Vimos a Julio Cortázar deambulando en Toulouse, hombre que no envejecía, luchando con entusiasmo por un sistema en el que tal vez no hubiera querido vivir. Vimos a Sartre muy enfermo y babeante caminar en un cementerio del brazo de Simone de Beauvoir y desmayarse casi en el sepelio de Pierre Goldman. El tiempo pasó como en una larga película hollywoodense. La misma guerra que vemos arder ahora en muchas partes del mundo es la misma conflagración metálica, fría, de profesionales, donde los que pierden son mujeres, niños y viejos.
De pronto, al final del túnel del tiempo, después de muchas peripecias y volteretas, hay sin embargo una nueva realidad al otro lado en el continente latinoamericano desde México a Brasil, pasando por Colombia y Chile, por lo que en muchas ciudades peligrosas y maravillosas a la vez se expresa el futuro. Hay que estar con los ojos abiertos observando la fusión de nuestras pasiones, nuestra lengua, nuestras calles repletas de basuras y de hombres angustiados, mirando y escribiendo el reino del caos.

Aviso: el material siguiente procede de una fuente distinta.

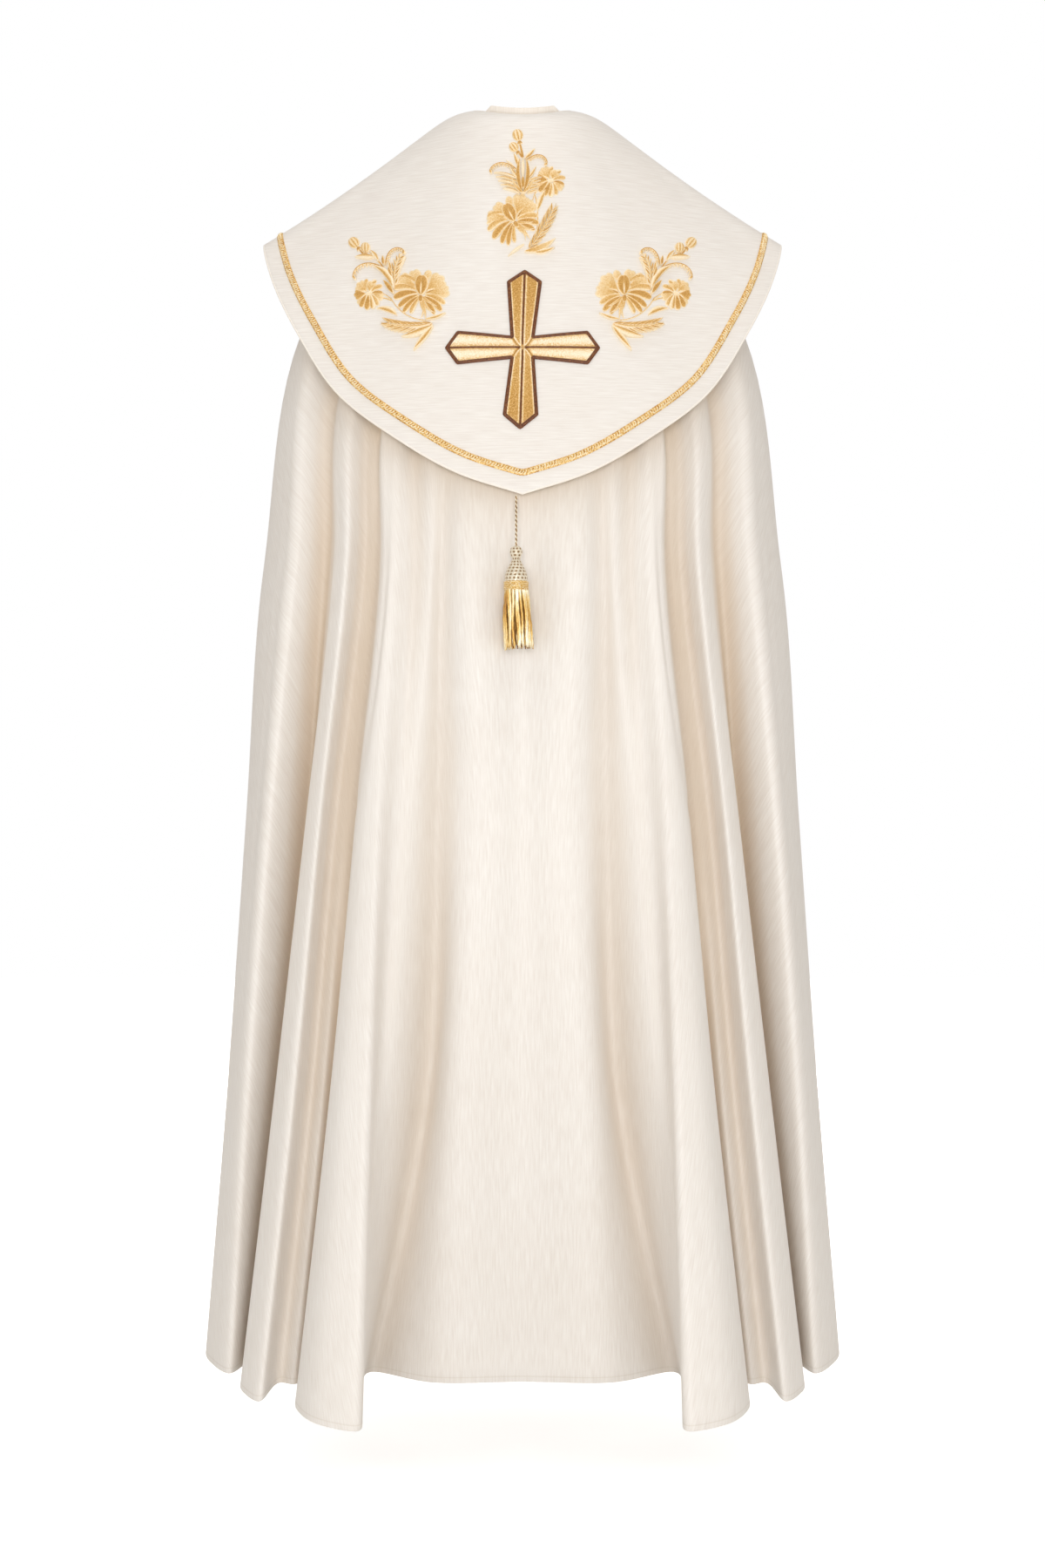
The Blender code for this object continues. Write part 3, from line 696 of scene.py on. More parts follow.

Lo que no morirá será la palabra de quienes prefieren la trinchera de los lápices a la de las armas. Dándole la espalda a los vendedores de paraísos obligatorios y a los tecnócratas de la guerra y el tedio, podemos mirar el horizonte y saber que pese a la sudorosa penuria de nuestros suburbios y calles, a la algarabía de los mercados, o tal vez no pese, sino gracias a todo ello, podemos seguir escribiendo la verdad de América Latina, un rincón maravilloso del mundo.